19/02/2020 – K. Kokmanian – Development of nanoscale hot-wire probes for supersonic flow application

Séminaire exceptionnel IUSTI – 19 fév. 2020 – 11h salle 250

Development of nanoscale hot-wire probes for supersonic flow application

Katherine Kokmanian – MAE, Princeton Univ, ÉU

Due to their wide range of length and time scales, three-dimensionality and high diffusivities, turbulent flows remain poorly understood and extremely challenging to accurately characterize. In order to fully capture the flow dynamics, highly resolved instrumentation is needed.

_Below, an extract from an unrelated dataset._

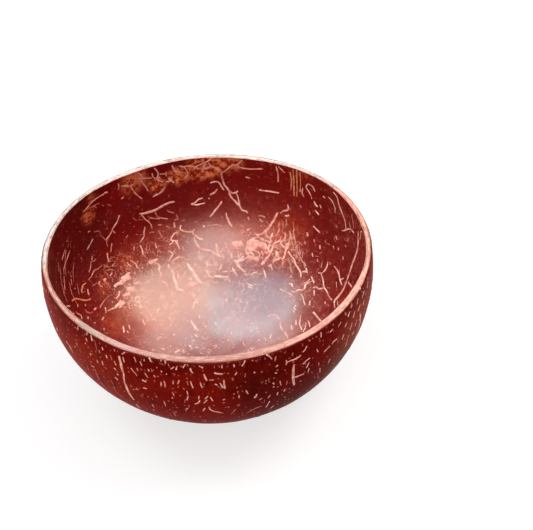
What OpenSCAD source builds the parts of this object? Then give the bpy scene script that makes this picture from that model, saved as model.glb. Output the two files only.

With the advancement of semiconductor manufacturing, the nanoscale thermal anemometry probe (NSTAP) was designed to acquire well-resolved data in a variety of incompressible turbulent flows. These miniature silicon-based devices have been shown to decrease spatial filtering and increase temporal resolution, which makes them attractive to use in supersonic flows. However, due to the increased structural loading and added mathematical complexities correlated with compressible flows, the NSTAP must be redesigned and well-characterized in these high-speed flows prior to its extensive use. It has been previously found that, when dealing with conventional cylindrical hot-wires, the Nusselt number dependence on Reynolds number shifts from a square root to a linear relationship as the Knudsen number increases. This transition occurs when reaching the free-molecule flow regime and has been studied both theoretically and experimentally. Due to the small length scales of the NSTAP, and hence the high Knudsen numbers experienced by the sensor in supersonic flows, it is believed that this linear calibration regime can be reached, which would significantly simplify both data acquisition and data processing. Here, we report the necessary design changes of the NSTAP to function in supersonic flows. We also report data taken in the freestream of a Mach 2 flow where the heat transfer characteristics of these miniature hot-wires are investigated. The data was collected over a range of flow conditions in the Trisonic Wind Tunnel Munich (TWM) in collaboration with Prof. Kähler’s research group at Bundeswehr University Munich.